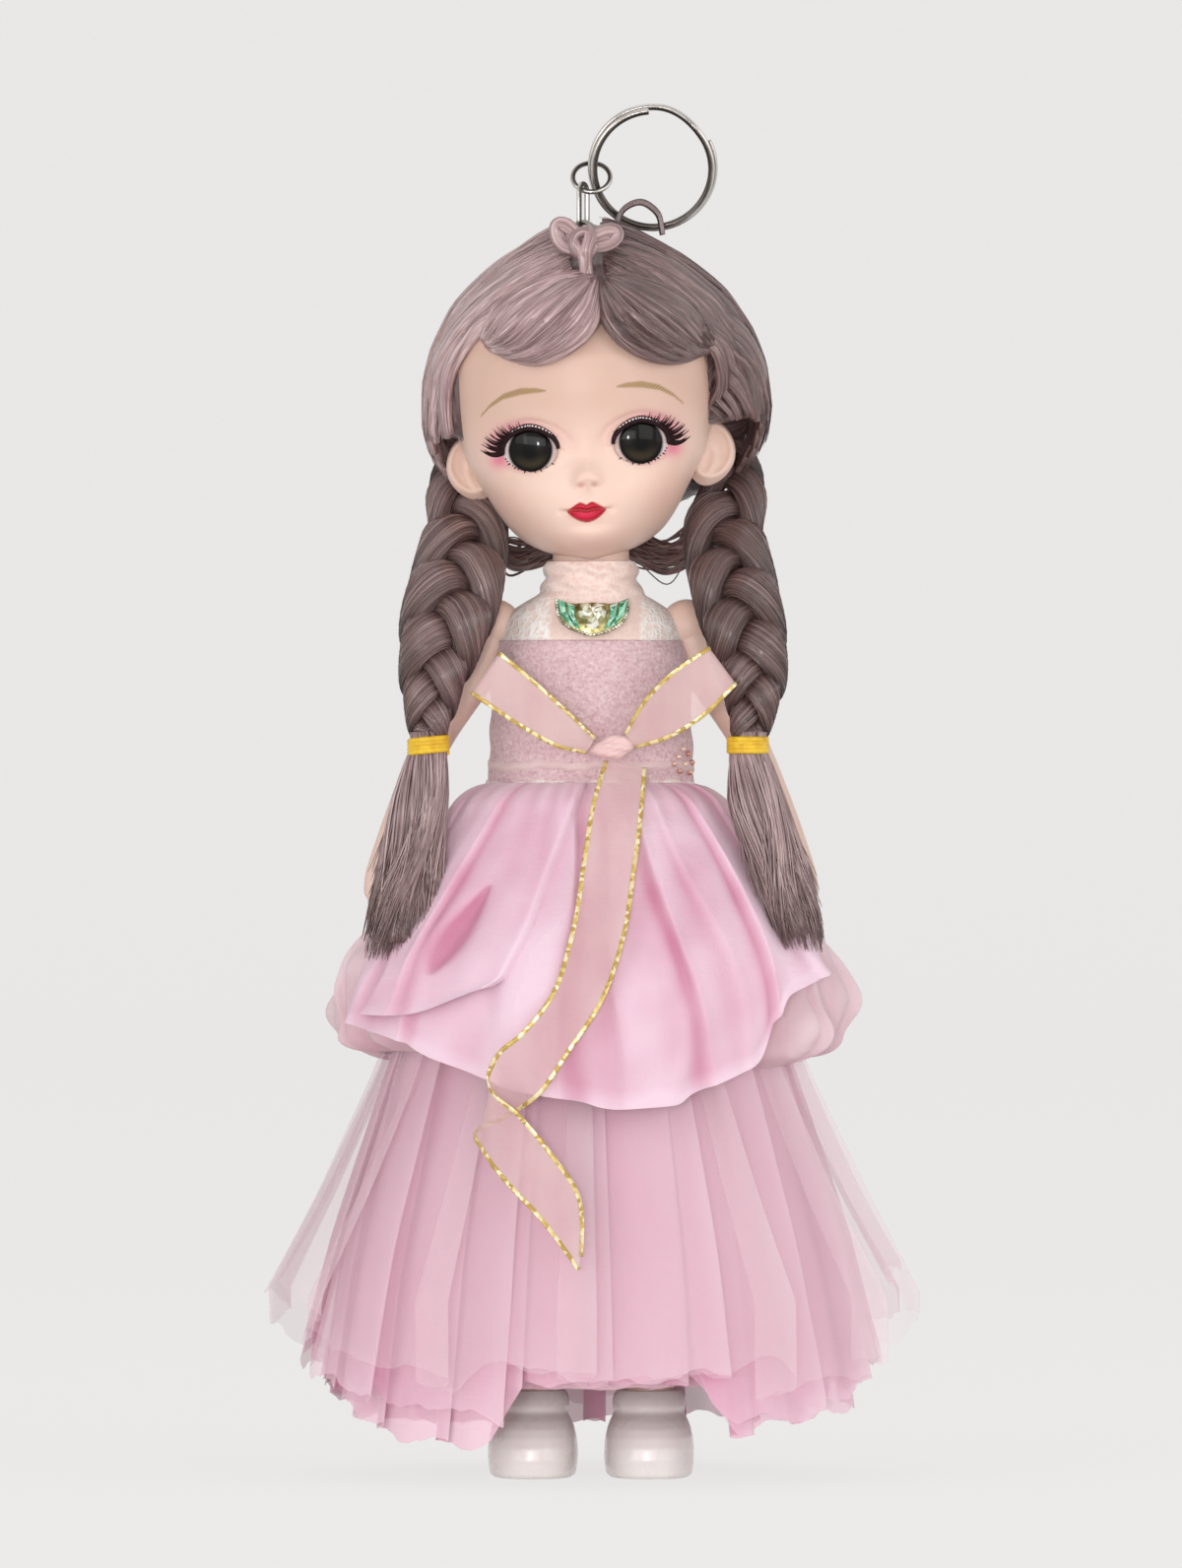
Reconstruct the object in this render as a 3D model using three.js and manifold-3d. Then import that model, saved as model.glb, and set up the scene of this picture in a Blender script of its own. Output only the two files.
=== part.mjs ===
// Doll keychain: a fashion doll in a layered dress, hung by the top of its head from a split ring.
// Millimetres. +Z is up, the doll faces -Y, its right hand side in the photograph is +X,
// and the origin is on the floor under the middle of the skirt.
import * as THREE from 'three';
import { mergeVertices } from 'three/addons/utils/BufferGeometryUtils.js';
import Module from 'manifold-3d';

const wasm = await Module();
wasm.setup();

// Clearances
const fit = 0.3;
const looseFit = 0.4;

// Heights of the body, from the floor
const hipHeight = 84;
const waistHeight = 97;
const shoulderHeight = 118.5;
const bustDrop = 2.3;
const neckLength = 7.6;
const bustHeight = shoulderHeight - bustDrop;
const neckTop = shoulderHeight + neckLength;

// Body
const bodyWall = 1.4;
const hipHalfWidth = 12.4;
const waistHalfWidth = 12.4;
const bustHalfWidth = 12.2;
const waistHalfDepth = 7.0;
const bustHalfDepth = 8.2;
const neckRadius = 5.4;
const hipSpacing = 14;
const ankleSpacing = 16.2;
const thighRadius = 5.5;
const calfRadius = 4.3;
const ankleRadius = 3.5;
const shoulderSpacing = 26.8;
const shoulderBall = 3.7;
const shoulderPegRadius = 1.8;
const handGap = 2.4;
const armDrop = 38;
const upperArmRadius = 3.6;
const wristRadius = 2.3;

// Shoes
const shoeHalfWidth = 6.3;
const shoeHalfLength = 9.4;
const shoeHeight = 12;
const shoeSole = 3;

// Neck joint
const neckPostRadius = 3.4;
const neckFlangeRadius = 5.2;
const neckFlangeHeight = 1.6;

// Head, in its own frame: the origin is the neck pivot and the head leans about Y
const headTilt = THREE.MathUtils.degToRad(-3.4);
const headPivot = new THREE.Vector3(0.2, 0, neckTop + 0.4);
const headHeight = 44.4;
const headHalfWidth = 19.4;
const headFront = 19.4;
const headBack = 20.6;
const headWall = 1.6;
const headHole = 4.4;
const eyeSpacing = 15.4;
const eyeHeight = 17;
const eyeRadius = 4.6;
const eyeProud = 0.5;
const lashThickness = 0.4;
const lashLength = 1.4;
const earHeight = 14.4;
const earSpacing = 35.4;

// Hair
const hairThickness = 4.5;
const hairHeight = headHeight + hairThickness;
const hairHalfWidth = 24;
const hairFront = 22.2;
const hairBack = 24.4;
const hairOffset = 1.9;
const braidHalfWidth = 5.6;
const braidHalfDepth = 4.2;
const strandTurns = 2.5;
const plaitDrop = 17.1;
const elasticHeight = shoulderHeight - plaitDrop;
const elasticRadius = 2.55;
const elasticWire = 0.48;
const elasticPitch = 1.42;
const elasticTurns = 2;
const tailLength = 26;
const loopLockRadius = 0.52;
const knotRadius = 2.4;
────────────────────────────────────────
## WHAT YOU ARE ASKED TO DO
Copy each line of the data exactly, leaving nothing out.

## SOLUTION TO THIS PROBLEM
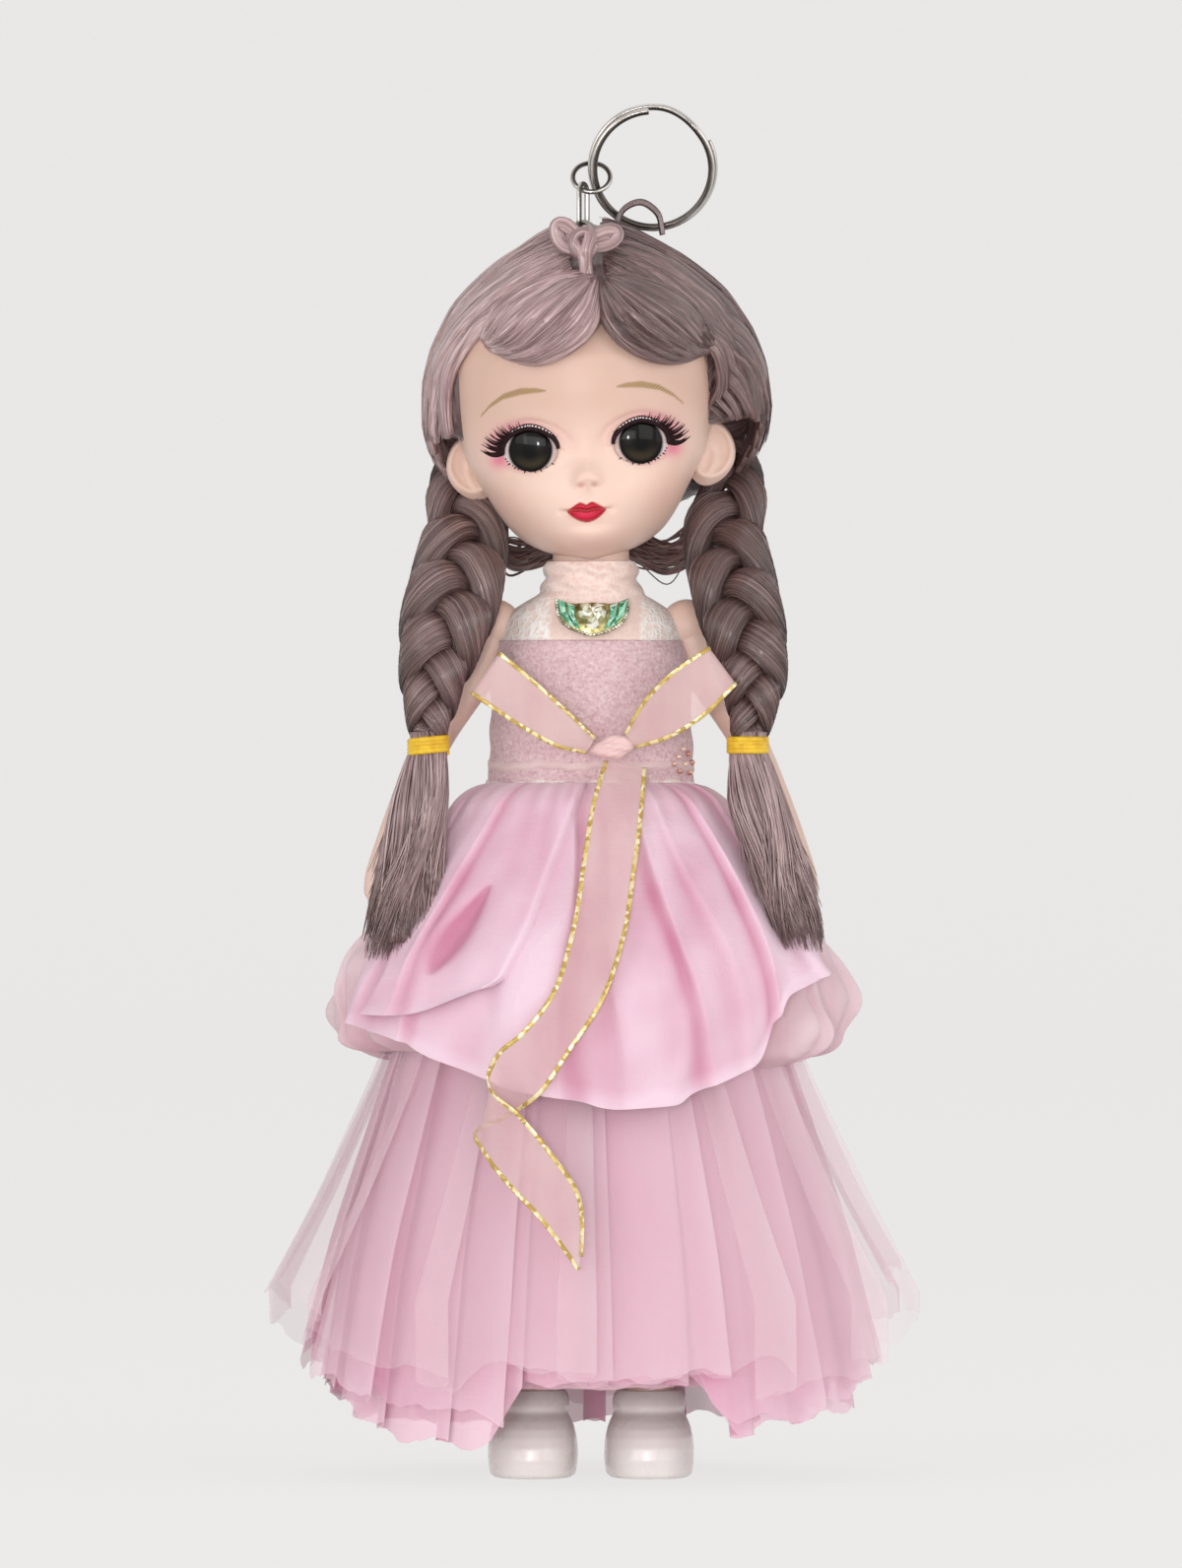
Reconstruct the object in this render as a 3D model using three.js and manifold-3d. Then import that model, saved as model.glb, and set up the scene of this picture in a Blender script of its own. Output only the two files.
=== part.mjs ===
// Doll keychain: a fashion doll in a layered dress, hung by the top of its head from a split ring.
// Millimetres. +Z is up, the doll faces -Y, its right hand side in the photograph is +X,
// and the origin is on the floor under the middle of the skirt.
import * as THREE from 'three';
import { mergeVertices } from 'three/addons/utils/BufferGeometryUtils.js';
import Module from 'manifold-3d';

const wasm = await Module();
wasm.setup();

// Clearances
const fit = 0.3;
const looseFit = 0.4;

// Heights of the body, from the floor
const hipHeight = 84;
const waistHeight = 97;
const shoulderHeight = 118.5;
const bustDrop = 2.3;
const neckLength = 7.6;
const bustHeight = shoulderHeight - bustDrop;
const neckTop = shoulderHeight + neckLength;

// Body
const bodyWall = 1.4;
const hipHalfWidth = 12.4;
const waistHalfWidth = 12.4;
const bustHalfWidth = 12.2;
const waistHalfDepth = 7.0;
const bustHalfDepth = 8.2;
const neckRadius = 5.4;
const hipSpacing = 14;
const ankleSpacing = 16.2;
const thighRadius = 5.5;
const calfRadius = 4.3;
const ankleRadius = 3.5;
const shoulderSpacing = 26.8;
const shoulderBall = 3.7;
const shoulderPegRadius = 1.8;
const handGap = 2.4;
const armDrop = 38;
const upperArmRadius = 3.6;
const wristRadius = 2.3;

// Shoes
const shoeHalfWidth = 6.3;
const shoeHalfLength = 9.4;
const shoeHeight = 12;
const shoeSole = 3;

// Neck joint
const neckPostRadius = 3.4;
const neckFlangeRadius = 5.2;
const neckFlangeHeight = 1.6;

// Head, in its own frame: the origin is the neck pivot and the head leans about Y
const headTilt = THREE.MathUtils.degToRad(-3.4);
const headPivot = new THREE.Vector3(0.2, 0, neckTop + 0.4);
const headHeight = 44.4;
const headHalfWidth = 19.4;
const headFront = 19.4;
const headBack = 20.6;
const headWall = 1.6;
const headHole = 4.4;
const eyeSpacing = 15.4;
const eyeHeight = 17;
const eyeRadius = 4.6;
const eyeProud = 0.5;
const lashThickness = 0.4;
const lashLength = 1.4;
const earHeight = 14.4;
const earSpacing = 35.4;

// Hair
const hairThickness = 4.5;
const hairHeight = headHeight + hairThickness;
const hairHalfWidth = 24;
const hairFront = 22.2;
const hairBack = 24.4;
const hairOffset = 1.9;
const braidHalfWidth = 5.6;
const braidHalfDepth = 4.2;
const strandTurns = 2.5;
const plaitDrop = 17.1;
const elasticHeight = shoulderHeight - plaitDrop;
const elasticRadius = 2.55;
const elasticWire = 0.48;
const elasticPitch = 1.42;
const elasticTurns = 2;
const tailLength = 26;
const loopLockRadius = 0.52;
const knotRadius = 2.4;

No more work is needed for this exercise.